┏━━

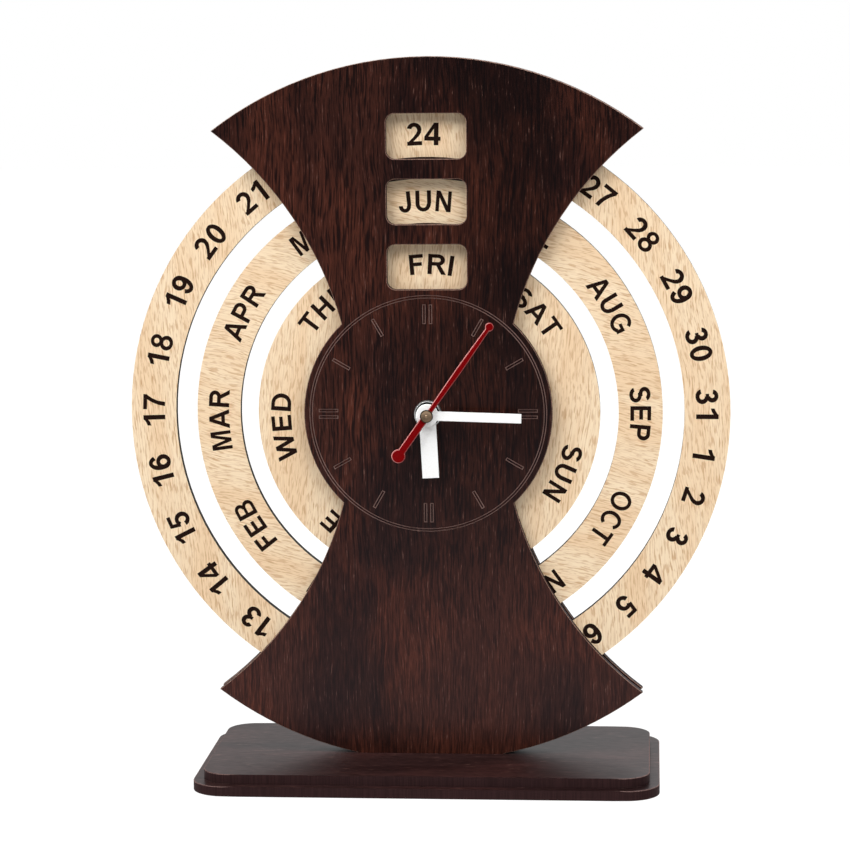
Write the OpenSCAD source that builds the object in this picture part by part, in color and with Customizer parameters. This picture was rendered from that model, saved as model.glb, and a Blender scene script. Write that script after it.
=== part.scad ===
// Desk clock with a perpetual calendar: two hourglass panels hold three rings that
// turn by hand, and a quartz movement drives the hands. Millimetres, +Z up, the dial
// faces -Y, and the origin is the centre of the base's underside.

/* [Panels] */
// Height of the dial centre above the table
dial_z = 147.5; // [146:0.5:150]
// Radius of the panels' outer arcs
panel_r = 142.5; // [141.5:0.5:143.5]
// Distance of each side cut-out's centre from the dial centre
cut_x = 172.3; // [171.5:0.1:173]
// Radius of the round waist that joins the two lobes
waist_r = 50; // [49.5:0.1:51]
// Thickness of the panels and of the base plates
sheet = 4; // [3.9:0.05:4]
// Gap between the panels
panel_gap = 4.5; // [4.4:0.05:4.6]
// Width of the tab that plugs each panel into the base
tab_w = 60; // [40:1:70]

/* [Windows] */
// Width of a window
window_w = 32; // [28:0.5:32]
// Height of a window
window_h = 18; // [16:0.5:18]
// Corner radius of a window
window_r = 3.5; // [2:0.5:5]
// Height of the weekday window's centre above the dial centre
window_first = 59; // [58:0.1:59.5]
// Step from one window to the next
window_step = 26; // [25.5:0.1:26.2]

/* [Calendar rings] */
// Thickness of the rings
ring_t = 4; // [3.6:0.1:4]
// Outer radius of the date ring
date_r = 121; // [120:0.5:121]
// Inner radius of the date ring
date_bore = 102.7; // [102.5:0.1:103.5]
// Outer radius of the month ring
month_r = 94; // [93:0.5:94]
// Inner radius of the month ring
month_bore = 76.4; // [76:0.1:77.5]
// Outer radius of the weekday ring
weekday_r = 69; // [68:0.5:69]
// Inner radius of the weekday ring
weekday_bore = 46; // [45:0.5:46]
// Radial play of a ring on the guide inside it
ring_play = 0.1; // [0.05:0.05:0.1]
// Radial gap between a ring and the guide outside it
ring_gap = 0.4; // [0.3:0.1:0.8]

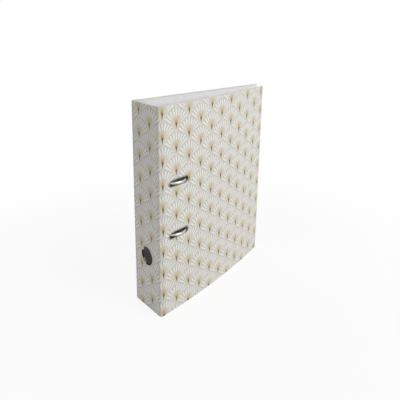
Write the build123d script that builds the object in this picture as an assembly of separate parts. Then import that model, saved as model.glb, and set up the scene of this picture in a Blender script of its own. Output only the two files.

┗━━

▶ **The exercise**: Copy every line above that includes the string "model".

▶ **Correct output**:
Write the OpenSCAD source that builds the object in this picture part by part, in color and with Customizer parameters. This picture was rendered from that model, saved as model.glb, and a Blender scene script. Write that script after it.
Write the build123d script that builds the object in this picture as an assembly of separate parts. Then import that model, saved as model.glb, and set up the scene of this picture in a Blender script of its own. Output only the two files.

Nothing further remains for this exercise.